# Supplied material
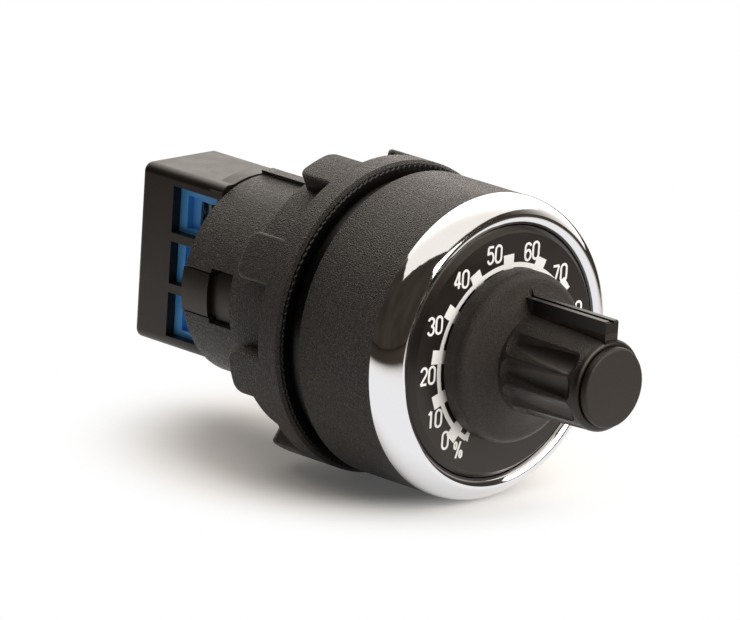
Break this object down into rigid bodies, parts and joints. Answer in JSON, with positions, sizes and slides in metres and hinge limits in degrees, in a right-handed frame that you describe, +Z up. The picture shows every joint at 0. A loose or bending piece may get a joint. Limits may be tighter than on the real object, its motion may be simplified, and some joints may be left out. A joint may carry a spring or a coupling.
{
  "type": "rotary potentiometer",
  "caption": "Panel-mount rotary potentiometer: fluted knob with a pointer fin over a 0 to 100 % dial in a chrome bezel, lobed ring nut, and a rear box with screw terminals.",
  "frame": {"origin": "on the axis of rotation, in the plane of the head's rear rim, which meets the front of the panel", "axes": "+Y along the axis from the knob to the terminals, knob towards -Y; +Z up, towards the dial's 50 mark; +X to the right seen from the front"},
  "size_m": [0.0304, 0.0596, 0.0304],
  "materials": {
    "textured_plastic": "fine spark texture",
    "smooth_plastic": "satin",
    "knob_plastic": "fine texture and satin",
    "pot_plastic": "satin",
    "chrome": "polished",
    "dial": "satin, printed in white",
    "rubber": "smooth",
    "blue_plastic": "satin",
    "board": "gloss",
    "brass": "turned",
    "steel": "zinc",
    "tin_steel": "tinned",
    "track": "matte"
  },
  "bodies": {
    "head": {"head_body": "textured_plastic", "chrome_bezel": "chrome", "scale_plate": "dial", "shaft_seal": "rubber", "panel_gasket": "rubber", "mounting_nut": "textured_plastic", "rear_carrier": "textured_plastic", "rear_housing": "smooth_plastic", "circuit_board": "board", "terminal_block": "blue_plastic", "pot_bushing": "brass", "pot_bushing_nut": "brass", "pot_case": "pot_plastic", "pot_cover": "tin_steel", "resistive_track": "track", "contact_bar_1": "tin_steel", "pot_pin_1": "tin_steel", "contact_bar_2": "tin_steel", "pot_pin_2": "tin_steel", "contact_bar_3": "tin_steel", "pot_pin_3": "tin_steel"},
    "knob": {"knob": "knob_plastic", "knob_cap": "knob_plastic", "pot_shaft": "steel", "shaft_circlip": "steel", "wiper_rotor": "pot_plastic"},
    "screw_1": {"terminal_screw_1": "steel"},
    "clamp_1": {"clamp_cage_1": "tin_steel"},
    "screw_2": {"terminal_screw_2": "steel"},
    "clamp_2": {"clamp_cage_2": "tin_steel"},
    "screw_3": {"terminal_screw_3": "steel"},
    "clamp_3": {"clamp_cage_3": "tin_steel"}
  },
  "joints": [
    {"name": "knob_turn", "type": "hinge", "parent": "head", "child": "knob", "pos_m": [0, 0, 0], "axis": [0, 1, 0], "range_deg": [-150, 150]},
    {"name": "screw_turn_1", "type": "hinge", "parent": "head", "child": "screw_1", "pos_m": [-0.00075, 0.03, -0.00493], "axis": [0, -1, 0], "range_deg": [0, 1440]},
    {"name": "clamp_lift_1", "type": "slide", "parent": "head", "child": "clamp_1", "axis": [0, 1, 0], "range_m": [0, 0.002]},
    {"name": "screw_turn_2", "type": "hinge", "parent": "head", "child": "screw_2", "pos_m": [-0.00075, 0.03, 0.00015], "axis": [0, -1, 0], "range_deg": [0, 1440]},
    {"name": "clamp_lift_2", "type": "slide", "parent": "head", "child": "clamp_2", "axis": [0, 1, 0], "range_m": [0, 0.002]},
    {"name": "screw_turn_3", "type": "hinge", "parent": "head", "child": "screw_3", "pos_m": [-0.00075, 0.03, 0.00523], "axis": [0, -1, 0], "range_deg": [0, 1440]},
    {"name": "clamp_lift_3", "type": "slide", "parent": "head", "child": "clamp_3", "axis": [0, 1, 0], "range_m": [0, 0.002]}
  ],
  "couplings": [
    {"joint": "screw_turn_1", "follows": "clamp_lift_1", "rad_per_m": 12566},
    {"joint": "screw_turn_2", "follows": "clamp_lift_2", "rad_per_m": 12566},
    {"joint": "screw_turn_3", "follows": "clamp_lift_3", "rad_per_m": 12566}
  ]
}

# Directions
Once more, set down the full listing, verbatim.

# Output of the exercise
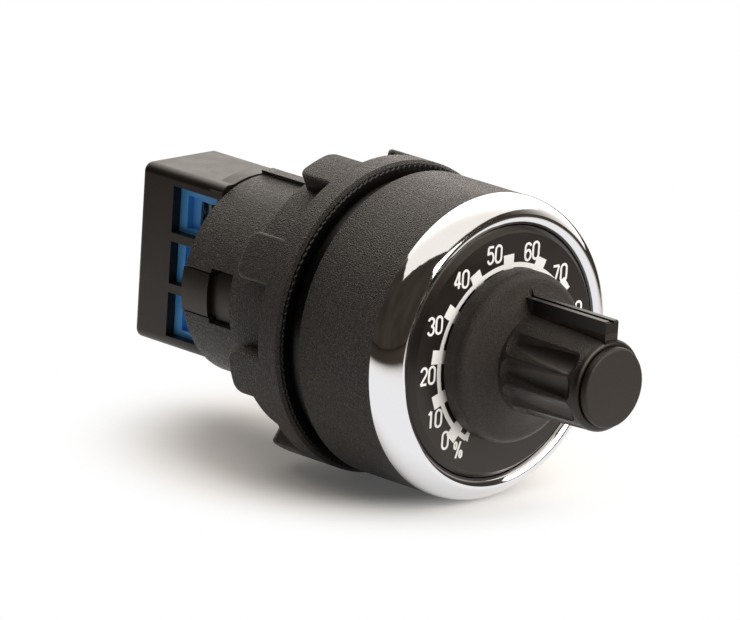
Break this object down into rigid bodies, parts and joints. Answer in JSON, with positions, sizes and slides in metres and hinge limits in degrees, in a right-handed frame that you describe, +Z up. The picture shows every joint at 0. A loose or bending piece may get a joint. Limits may be tighter than on the real object, its motion may be simplified, and some joints may be left out. A joint may carry a spring or a coupling.
{
  "type": "rotary potentiometer",
  "caption": "Panel-mount rotary potentiometer: fluted knob with a pointer fin over a 0 to 100 % dial in a chrome bezel, lobed ring nut, and a rear box with screw terminals.",
  "frame": {"origin": "on the axis of rotation, in the plane of the head's rear rim, which meets the front of the panel", "axes": "+Y along the axis from the knob to the terminals, knob towards -Y; +Z up, towards the dial's 50 mark; +X to the right seen from the front"},
  "size_m": [0.0304, 0.0596, 0.0304],
  "materials": {
    "textured_plastic": "fine spark texture",
    "smooth_plastic": "satin",
    "knob_plastic": "fine texture and satin",
    "pot_plastic": "satin",
    "chrome": "polished",
    "dial": "satin, printed in white",
    "rubber": "smooth",
    "blue_plastic": "satin",
    "board": "gloss",
    "brass": "turned",
    "steel": "zinc",
    "tin_steel": "tinned",
    "track": "matte"
  },
  "bodies": {
    "head": {"head_body": "textured_plastic", "chrome_bezel": "chrome", "scale_plate": "dial", "shaft_seal": "rubber", "panel_gasket": "rubber", "mounting_nut": "textured_plastic", "rear_carrier": "textured_plastic", "rear_housing": "smooth_plastic", "circuit_board": "board", "terminal_block": "blue_plastic", "pot_bushing": "brass", "pot_bushing_nut": "brass", "pot_case": "pot_plastic", "pot_cover": "tin_steel", "resistive_track": "track", "contact_bar_1": "tin_steel", "pot_pin_1": "tin_steel", "contact_bar_2": "tin_steel", "pot_pin_2": "tin_steel", "contact_bar_3": "tin_steel", "pot_pin_3": "tin_steel"},
    "knob": {"knob": "knob_plastic", "knob_cap": "knob_plastic", "pot_shaft": "steel", "shaft_circlip": "steel", "wiper_rotor": "pot_plastic"},
    "screw_1": {"terminal_screw_1": "steel"},
    "clamp_1": {"clamp_cage_1": "tin_steel"},
    "screw_2": {"terminal_screw_2": "steel"},
    "clamp_2": {"clamp_cage_2": "tin_steel"},
    "screw_3": {"terminal_screw_3": "steel"},
    "clamp_3": {"clamp_cage_3": "tin_steel"}
  },
  "joints": [
    {"name": "knob_turn", "type": "hinge", "parent": "head", "child": "knob", "pos_m": [0, 0, 0], "axis": [0, 1, 0], "range_deg": [-150, 150]},
    {"name": "screw_turn_1", "type": "hinge", "parent": "head", "child": "screw_1", "pos_m": [-0.00075, 0.03, -0.00493], "axis": [0, -1, 0], "range_deg": [0, 1440]},
    {"name": "clamp_lift_1", "type": "slide", "parent": "head", "child": "clamp_1", "axis": [0, 1, 0], "range_m": [0, 0.002]},
    {"name": "screw_turn_2", "type": "hinge", "parent": "head", "child": "screw_2", "pos_m": [-0.00075, 0.03, 0.00015], "axis": [0, -1, 0], "range_deg": [0, 1440]},
    {"name": "clamp_lift_2", "type": "slide", "parent": "head", "child": "clamp_2", "axis": [0, 1, 0], "range_m": [0, 0.002]},
    {"name": "screw_turn_3", "type": "hinge", "parent": "head", "child": "screw_3", "pos_m": [-0.00075, 0.03, 0.00523], "axis": [0, -1, 0], "range_deg": [0, 1440]},
    {"name": "clamp_lift_3", "type": "slide", "parent": "head", "child": "clamp_3", "axis": [0, 1, 0], "range_m": [0, 0.002]}
  ],
  "couplings": [
    {"joint": "screw_turn_1", "follows": "clamp_lift_1", "rad_per_m": 12566},
    {"joint": "screw_turn_2", "follows": "clamp_lift_2", "rad_per_m": 12566},
    {"joint": "screw_turn_3", "follows": "clamp_lift_3", "rad_per_m": 12566}
  ]
}